### Request
The required output is every line from the beginning of the entries below through the line that includes "return place, out", copied exactly.

### Given data
◆ ◆ ◆ ◆

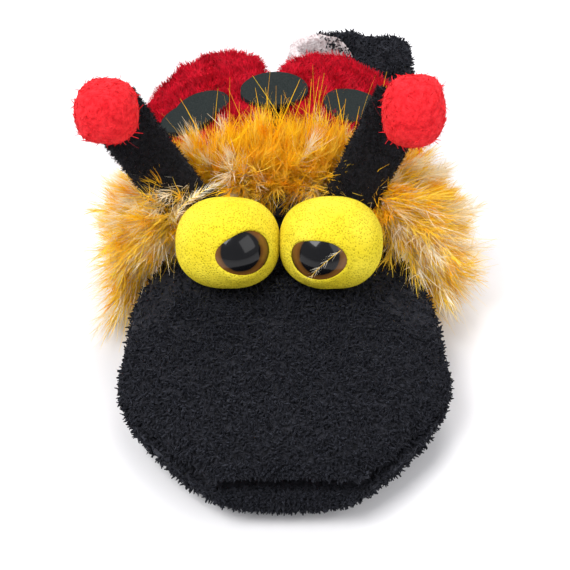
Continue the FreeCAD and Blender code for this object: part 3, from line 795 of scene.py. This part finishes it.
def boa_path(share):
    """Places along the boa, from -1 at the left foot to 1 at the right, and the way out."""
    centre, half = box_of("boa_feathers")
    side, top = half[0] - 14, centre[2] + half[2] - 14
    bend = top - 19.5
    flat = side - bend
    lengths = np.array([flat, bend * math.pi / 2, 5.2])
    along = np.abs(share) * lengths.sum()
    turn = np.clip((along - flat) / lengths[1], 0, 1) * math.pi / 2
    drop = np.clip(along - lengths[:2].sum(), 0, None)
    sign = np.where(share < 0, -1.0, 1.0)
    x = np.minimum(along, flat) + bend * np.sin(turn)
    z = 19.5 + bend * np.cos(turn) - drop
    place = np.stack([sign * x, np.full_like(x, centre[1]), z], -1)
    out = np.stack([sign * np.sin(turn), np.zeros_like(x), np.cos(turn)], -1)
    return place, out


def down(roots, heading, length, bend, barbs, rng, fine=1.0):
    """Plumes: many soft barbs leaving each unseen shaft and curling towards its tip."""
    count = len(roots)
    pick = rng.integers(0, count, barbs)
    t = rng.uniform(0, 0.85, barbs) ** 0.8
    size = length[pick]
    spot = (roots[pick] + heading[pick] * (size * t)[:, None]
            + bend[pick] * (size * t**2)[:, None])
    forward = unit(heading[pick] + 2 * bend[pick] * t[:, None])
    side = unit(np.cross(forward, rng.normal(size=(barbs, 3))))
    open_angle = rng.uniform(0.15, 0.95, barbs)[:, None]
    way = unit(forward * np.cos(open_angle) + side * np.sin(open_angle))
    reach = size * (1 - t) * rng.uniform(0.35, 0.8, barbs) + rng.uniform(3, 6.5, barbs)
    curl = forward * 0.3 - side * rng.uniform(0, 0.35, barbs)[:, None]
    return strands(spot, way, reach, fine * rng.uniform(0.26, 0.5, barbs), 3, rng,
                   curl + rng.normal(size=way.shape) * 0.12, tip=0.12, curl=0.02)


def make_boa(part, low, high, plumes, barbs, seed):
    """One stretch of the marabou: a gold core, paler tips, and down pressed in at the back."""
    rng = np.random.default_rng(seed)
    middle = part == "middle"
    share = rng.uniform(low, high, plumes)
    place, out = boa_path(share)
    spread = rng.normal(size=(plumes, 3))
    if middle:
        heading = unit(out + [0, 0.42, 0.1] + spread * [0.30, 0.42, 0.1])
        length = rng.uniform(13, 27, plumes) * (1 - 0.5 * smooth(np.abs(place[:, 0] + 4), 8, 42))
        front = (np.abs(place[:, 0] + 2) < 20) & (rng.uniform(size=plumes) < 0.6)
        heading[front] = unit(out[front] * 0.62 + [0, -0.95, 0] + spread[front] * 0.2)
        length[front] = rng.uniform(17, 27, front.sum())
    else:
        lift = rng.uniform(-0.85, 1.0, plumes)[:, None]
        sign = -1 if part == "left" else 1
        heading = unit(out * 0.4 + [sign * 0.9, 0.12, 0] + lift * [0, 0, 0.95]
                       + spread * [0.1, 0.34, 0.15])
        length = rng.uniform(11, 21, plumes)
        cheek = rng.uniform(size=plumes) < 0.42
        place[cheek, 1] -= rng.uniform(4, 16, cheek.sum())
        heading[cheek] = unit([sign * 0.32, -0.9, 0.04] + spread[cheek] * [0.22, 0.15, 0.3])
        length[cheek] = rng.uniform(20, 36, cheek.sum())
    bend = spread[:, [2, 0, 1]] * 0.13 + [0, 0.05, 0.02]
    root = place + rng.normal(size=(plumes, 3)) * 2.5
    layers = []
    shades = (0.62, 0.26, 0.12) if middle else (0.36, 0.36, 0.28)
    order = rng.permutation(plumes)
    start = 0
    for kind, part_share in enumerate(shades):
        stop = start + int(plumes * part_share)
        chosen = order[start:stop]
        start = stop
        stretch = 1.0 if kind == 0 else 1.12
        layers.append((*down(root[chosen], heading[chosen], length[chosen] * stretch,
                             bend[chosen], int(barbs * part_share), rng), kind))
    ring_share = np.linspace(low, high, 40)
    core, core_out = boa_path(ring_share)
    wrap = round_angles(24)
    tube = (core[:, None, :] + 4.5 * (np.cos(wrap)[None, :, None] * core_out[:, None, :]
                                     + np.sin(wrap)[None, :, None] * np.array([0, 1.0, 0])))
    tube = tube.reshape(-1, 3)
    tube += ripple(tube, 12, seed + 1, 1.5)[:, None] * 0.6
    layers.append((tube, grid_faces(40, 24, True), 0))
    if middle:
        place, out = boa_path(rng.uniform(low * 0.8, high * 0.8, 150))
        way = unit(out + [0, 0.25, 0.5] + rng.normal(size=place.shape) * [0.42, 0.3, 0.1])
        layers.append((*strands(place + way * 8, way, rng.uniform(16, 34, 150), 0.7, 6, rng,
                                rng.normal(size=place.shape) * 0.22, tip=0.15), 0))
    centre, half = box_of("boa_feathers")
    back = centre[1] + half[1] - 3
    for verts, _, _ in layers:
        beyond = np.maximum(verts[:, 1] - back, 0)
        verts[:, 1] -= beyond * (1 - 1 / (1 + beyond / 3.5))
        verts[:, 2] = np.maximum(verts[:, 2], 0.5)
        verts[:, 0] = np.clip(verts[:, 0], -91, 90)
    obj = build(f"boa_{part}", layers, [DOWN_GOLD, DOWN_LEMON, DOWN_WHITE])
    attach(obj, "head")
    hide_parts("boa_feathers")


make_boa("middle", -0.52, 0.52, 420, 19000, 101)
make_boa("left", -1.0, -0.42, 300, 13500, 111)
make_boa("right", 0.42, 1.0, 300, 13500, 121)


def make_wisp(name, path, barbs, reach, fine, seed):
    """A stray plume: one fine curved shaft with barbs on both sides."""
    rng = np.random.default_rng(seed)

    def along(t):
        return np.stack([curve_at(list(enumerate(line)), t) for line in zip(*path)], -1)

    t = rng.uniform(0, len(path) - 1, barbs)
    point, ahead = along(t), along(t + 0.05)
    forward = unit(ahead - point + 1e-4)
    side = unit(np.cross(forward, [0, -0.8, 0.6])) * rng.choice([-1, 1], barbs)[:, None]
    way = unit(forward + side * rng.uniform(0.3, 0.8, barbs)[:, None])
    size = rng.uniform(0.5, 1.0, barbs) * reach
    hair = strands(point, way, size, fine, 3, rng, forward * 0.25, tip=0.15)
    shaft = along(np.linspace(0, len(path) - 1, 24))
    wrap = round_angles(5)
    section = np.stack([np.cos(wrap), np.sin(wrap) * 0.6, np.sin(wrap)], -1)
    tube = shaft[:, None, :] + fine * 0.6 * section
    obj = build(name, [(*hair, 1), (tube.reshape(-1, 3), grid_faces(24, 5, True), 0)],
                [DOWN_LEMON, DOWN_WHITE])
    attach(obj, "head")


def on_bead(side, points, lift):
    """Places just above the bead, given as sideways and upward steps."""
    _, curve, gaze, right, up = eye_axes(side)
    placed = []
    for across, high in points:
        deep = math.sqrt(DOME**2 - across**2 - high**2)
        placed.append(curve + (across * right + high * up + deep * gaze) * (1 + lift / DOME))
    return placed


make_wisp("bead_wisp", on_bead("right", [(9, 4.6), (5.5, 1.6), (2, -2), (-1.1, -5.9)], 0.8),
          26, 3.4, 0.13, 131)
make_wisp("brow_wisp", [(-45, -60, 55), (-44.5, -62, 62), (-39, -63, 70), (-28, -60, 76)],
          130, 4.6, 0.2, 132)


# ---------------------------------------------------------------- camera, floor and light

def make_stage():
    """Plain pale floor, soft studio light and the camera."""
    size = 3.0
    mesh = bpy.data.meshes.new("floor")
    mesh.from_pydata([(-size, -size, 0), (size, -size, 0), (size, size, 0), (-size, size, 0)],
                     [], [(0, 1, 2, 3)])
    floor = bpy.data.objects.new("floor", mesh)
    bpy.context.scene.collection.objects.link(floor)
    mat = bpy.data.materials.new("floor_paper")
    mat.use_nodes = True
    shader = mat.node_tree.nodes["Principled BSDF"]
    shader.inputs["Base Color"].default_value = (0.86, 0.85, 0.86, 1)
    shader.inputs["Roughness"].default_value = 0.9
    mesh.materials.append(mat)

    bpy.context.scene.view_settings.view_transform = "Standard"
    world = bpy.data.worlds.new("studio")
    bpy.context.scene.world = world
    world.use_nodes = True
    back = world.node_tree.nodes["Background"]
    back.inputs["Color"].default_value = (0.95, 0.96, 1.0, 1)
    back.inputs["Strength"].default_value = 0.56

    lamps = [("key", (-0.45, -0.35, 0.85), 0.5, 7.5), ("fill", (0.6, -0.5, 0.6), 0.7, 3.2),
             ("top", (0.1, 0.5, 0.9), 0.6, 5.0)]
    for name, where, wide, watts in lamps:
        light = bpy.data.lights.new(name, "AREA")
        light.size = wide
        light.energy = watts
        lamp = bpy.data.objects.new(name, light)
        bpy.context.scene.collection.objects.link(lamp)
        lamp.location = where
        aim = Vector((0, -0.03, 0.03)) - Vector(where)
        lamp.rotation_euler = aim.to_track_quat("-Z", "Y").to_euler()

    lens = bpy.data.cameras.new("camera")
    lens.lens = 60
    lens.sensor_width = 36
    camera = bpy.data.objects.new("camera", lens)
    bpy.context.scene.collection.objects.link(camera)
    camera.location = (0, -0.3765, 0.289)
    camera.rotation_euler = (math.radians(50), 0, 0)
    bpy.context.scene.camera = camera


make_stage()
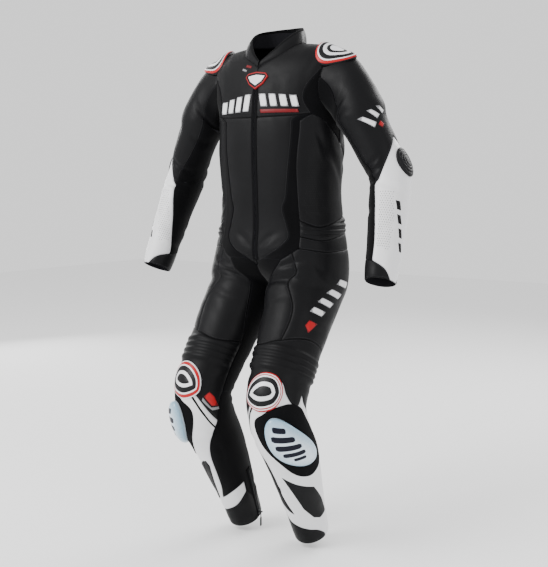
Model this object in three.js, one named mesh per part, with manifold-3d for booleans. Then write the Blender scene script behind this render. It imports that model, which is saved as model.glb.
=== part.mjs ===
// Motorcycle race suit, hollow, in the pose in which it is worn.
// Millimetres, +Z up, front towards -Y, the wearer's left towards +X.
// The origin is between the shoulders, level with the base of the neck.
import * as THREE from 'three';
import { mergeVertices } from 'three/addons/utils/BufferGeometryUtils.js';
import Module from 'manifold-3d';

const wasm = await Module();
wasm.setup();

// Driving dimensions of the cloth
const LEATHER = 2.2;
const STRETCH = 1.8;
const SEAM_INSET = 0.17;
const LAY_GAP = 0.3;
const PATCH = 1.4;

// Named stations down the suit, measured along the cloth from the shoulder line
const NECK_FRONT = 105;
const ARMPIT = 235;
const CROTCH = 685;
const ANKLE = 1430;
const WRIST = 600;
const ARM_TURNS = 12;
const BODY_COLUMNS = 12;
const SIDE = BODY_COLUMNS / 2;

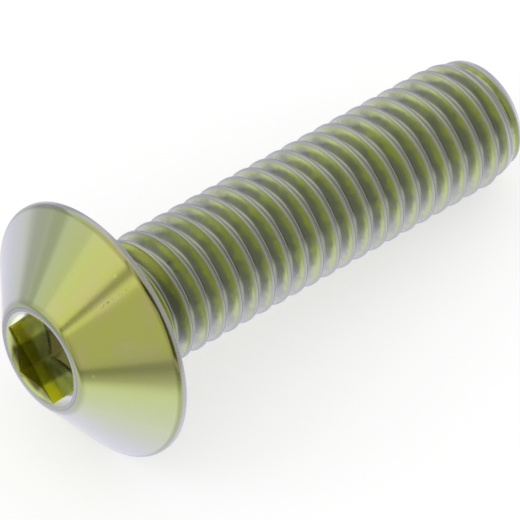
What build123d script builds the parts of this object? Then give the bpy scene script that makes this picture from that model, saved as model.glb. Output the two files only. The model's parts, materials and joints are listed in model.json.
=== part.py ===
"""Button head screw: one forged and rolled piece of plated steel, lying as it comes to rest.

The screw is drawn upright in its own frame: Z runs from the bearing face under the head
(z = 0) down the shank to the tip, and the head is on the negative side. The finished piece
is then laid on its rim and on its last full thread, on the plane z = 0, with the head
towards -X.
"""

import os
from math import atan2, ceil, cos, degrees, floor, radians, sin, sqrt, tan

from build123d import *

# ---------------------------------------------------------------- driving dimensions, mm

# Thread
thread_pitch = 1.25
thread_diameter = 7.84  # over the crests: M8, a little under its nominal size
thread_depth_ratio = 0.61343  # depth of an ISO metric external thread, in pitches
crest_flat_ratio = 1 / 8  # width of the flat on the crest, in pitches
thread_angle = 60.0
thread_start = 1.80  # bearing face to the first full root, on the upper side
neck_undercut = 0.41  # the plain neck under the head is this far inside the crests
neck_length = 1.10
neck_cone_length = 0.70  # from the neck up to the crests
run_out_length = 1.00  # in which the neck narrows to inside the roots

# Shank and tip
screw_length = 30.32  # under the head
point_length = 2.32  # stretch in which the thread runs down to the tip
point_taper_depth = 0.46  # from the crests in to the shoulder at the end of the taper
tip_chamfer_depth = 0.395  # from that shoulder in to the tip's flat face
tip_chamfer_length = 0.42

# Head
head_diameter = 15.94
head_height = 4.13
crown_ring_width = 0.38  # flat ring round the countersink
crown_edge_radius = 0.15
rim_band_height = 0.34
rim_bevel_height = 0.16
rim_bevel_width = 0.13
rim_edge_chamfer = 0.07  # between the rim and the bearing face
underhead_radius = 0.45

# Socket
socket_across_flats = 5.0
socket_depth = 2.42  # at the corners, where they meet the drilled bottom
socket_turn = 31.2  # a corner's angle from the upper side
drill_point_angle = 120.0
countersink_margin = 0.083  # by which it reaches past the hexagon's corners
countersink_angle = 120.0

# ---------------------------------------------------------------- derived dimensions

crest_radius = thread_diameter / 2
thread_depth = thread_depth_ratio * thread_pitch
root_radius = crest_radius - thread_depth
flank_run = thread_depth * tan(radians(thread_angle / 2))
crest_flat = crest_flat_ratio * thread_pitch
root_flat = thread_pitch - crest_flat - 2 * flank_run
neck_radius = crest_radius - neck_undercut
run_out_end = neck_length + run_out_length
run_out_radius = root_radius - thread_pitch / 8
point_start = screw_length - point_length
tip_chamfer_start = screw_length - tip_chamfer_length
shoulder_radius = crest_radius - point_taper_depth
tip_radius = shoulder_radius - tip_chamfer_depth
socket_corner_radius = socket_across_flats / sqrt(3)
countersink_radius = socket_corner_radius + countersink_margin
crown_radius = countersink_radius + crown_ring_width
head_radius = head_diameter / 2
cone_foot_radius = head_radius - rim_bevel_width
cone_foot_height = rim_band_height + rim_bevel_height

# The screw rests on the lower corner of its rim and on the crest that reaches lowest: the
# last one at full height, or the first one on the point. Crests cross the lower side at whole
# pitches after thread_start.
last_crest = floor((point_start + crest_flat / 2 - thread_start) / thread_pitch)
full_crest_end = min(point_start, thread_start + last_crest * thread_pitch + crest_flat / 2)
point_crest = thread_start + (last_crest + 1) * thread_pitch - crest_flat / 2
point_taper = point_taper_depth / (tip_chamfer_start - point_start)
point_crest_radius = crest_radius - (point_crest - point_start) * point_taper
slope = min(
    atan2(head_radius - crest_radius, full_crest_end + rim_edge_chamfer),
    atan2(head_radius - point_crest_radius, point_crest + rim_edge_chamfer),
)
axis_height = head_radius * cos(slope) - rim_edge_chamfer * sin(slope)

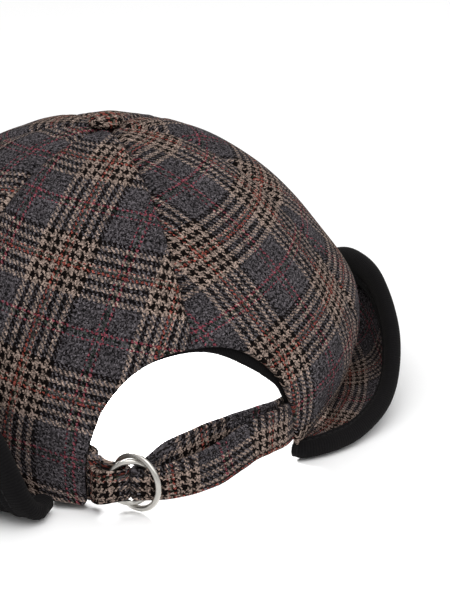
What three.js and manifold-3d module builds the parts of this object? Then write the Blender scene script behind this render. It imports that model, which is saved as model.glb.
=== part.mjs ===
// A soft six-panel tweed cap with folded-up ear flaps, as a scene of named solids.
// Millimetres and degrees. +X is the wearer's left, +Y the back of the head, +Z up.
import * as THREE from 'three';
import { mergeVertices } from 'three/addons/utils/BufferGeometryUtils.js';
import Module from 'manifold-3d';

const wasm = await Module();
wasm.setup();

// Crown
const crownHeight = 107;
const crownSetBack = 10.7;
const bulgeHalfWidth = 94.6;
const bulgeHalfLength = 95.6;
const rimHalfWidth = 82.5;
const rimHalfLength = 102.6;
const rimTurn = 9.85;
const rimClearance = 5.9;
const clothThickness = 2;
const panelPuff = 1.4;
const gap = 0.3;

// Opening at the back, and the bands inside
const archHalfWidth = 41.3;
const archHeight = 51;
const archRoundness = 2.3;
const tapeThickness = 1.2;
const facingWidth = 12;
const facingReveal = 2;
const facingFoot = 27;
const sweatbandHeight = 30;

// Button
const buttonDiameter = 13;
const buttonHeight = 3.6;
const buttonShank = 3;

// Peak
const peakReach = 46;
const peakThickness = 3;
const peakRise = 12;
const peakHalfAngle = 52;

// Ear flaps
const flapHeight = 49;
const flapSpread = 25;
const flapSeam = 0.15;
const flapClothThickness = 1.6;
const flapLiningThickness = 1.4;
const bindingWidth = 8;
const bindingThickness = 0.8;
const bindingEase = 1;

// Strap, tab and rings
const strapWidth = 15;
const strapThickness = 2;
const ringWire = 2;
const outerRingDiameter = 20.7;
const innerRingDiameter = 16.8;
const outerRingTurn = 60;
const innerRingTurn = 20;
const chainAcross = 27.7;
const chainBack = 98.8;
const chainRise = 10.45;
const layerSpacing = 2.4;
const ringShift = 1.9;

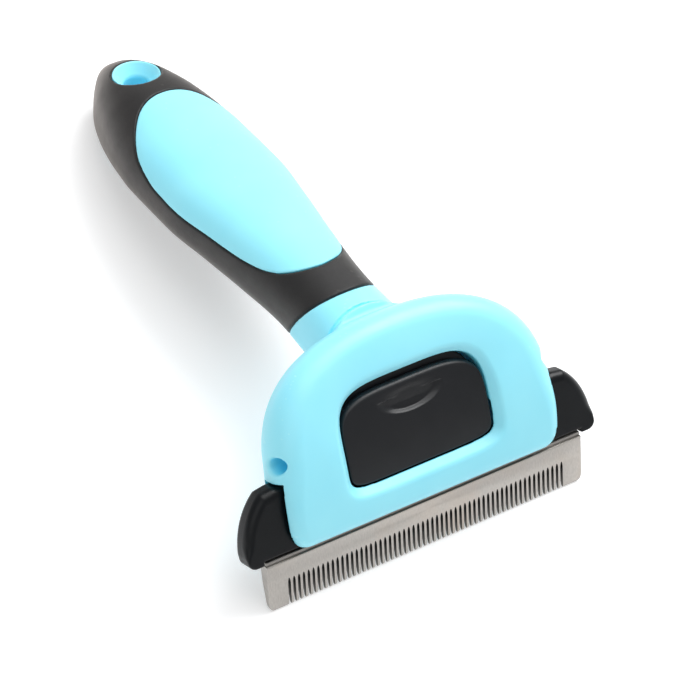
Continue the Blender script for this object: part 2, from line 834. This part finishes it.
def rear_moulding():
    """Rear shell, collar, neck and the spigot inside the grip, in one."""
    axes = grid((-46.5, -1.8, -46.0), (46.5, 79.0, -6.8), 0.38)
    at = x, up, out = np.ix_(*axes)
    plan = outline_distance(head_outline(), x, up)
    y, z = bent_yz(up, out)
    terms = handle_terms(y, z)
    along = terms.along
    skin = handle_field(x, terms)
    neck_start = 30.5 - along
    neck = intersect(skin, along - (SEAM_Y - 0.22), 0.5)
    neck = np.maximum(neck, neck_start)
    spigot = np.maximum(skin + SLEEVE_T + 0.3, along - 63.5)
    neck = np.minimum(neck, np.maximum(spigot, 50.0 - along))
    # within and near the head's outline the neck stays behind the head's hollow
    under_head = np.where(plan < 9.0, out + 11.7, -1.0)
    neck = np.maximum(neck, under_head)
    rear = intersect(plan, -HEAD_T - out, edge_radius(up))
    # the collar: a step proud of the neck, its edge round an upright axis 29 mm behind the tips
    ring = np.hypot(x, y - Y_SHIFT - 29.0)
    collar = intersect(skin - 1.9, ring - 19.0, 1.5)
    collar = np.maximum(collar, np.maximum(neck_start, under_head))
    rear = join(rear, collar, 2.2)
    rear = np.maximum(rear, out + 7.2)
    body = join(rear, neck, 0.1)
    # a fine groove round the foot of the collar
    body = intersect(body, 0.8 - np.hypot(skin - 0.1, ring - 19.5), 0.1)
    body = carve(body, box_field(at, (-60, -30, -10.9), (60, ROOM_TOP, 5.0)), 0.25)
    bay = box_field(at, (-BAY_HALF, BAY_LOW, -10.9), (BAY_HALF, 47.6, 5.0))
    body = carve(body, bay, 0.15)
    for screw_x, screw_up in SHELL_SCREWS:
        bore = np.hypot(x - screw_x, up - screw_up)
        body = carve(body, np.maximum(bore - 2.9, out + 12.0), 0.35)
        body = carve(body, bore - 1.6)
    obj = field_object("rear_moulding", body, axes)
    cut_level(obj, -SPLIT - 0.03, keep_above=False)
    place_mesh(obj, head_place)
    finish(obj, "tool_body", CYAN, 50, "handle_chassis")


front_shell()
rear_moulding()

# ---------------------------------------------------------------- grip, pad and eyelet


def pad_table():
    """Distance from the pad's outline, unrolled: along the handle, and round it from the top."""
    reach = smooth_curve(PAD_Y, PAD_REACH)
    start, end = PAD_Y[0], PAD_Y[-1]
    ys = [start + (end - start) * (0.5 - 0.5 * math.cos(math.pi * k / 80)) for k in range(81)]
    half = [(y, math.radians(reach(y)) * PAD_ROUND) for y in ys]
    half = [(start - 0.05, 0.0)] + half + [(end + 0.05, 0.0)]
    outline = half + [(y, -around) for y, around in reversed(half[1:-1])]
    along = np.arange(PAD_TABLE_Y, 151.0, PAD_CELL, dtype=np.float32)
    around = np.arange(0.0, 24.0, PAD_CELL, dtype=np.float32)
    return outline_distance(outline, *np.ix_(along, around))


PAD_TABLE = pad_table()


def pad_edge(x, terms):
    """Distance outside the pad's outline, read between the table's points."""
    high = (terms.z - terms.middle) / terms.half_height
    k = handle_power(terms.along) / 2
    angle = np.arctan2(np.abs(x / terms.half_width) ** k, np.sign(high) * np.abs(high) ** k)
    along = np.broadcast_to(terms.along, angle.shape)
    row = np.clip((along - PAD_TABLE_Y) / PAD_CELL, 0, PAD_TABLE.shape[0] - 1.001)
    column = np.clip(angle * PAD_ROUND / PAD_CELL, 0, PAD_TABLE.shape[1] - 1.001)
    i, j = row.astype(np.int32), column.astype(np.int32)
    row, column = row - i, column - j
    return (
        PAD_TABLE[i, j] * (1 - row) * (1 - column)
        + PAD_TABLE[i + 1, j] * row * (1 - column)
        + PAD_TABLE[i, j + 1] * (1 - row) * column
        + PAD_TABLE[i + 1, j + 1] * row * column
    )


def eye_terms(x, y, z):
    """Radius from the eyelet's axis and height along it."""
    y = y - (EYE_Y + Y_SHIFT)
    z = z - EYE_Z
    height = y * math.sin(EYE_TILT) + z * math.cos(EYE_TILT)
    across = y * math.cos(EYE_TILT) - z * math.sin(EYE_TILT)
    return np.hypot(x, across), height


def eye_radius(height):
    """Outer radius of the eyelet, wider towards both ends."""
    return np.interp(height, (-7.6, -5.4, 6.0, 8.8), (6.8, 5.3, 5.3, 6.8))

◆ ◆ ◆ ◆

### Output for this exercise
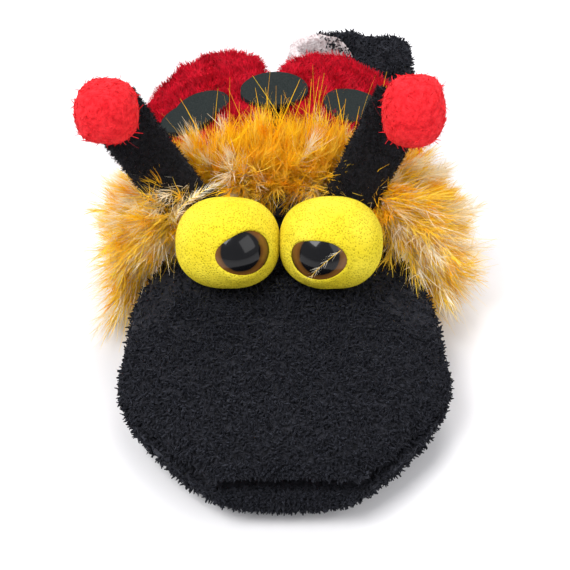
Continue the FreeCAD and Blender code for this object: part 3, from line 795 of scene.py. This part finishes it.
def boa_path(share):
    """Places along the boa, from -1 at the left foot to 1 at the right, and the way out."""
    centre, half = box_of("boa_feathers")
    side, top = half[0] - 14, centre[2] + half[2] - 14
    bend = top - 19.5
    flat = side - bend
    lengths = np.array([flat, bend * math.pi / 2, 5.2])
    along = np.abs(share) * lengths.sum()
    turn = np.clip((along - flat) / lengths[1], 0, 1) * math.pi / 2
    drop = np.clip(along - lengths[:2].sum(), 0, None)
    sign = np.where(share < 0, -1.0, 1.0)
    x = np.minimum(along, flat) + bend * np.sin(turn)
    z = 19.5 + bend * np.cos(turn) - drop
    place = np.stack([sign * x, np.full_like(x, centre[1]), z], -1)
    out = np.stack([sign * np.sin(turn), np.zeros_like(x), np.cos(turn)], -1)
    return place, out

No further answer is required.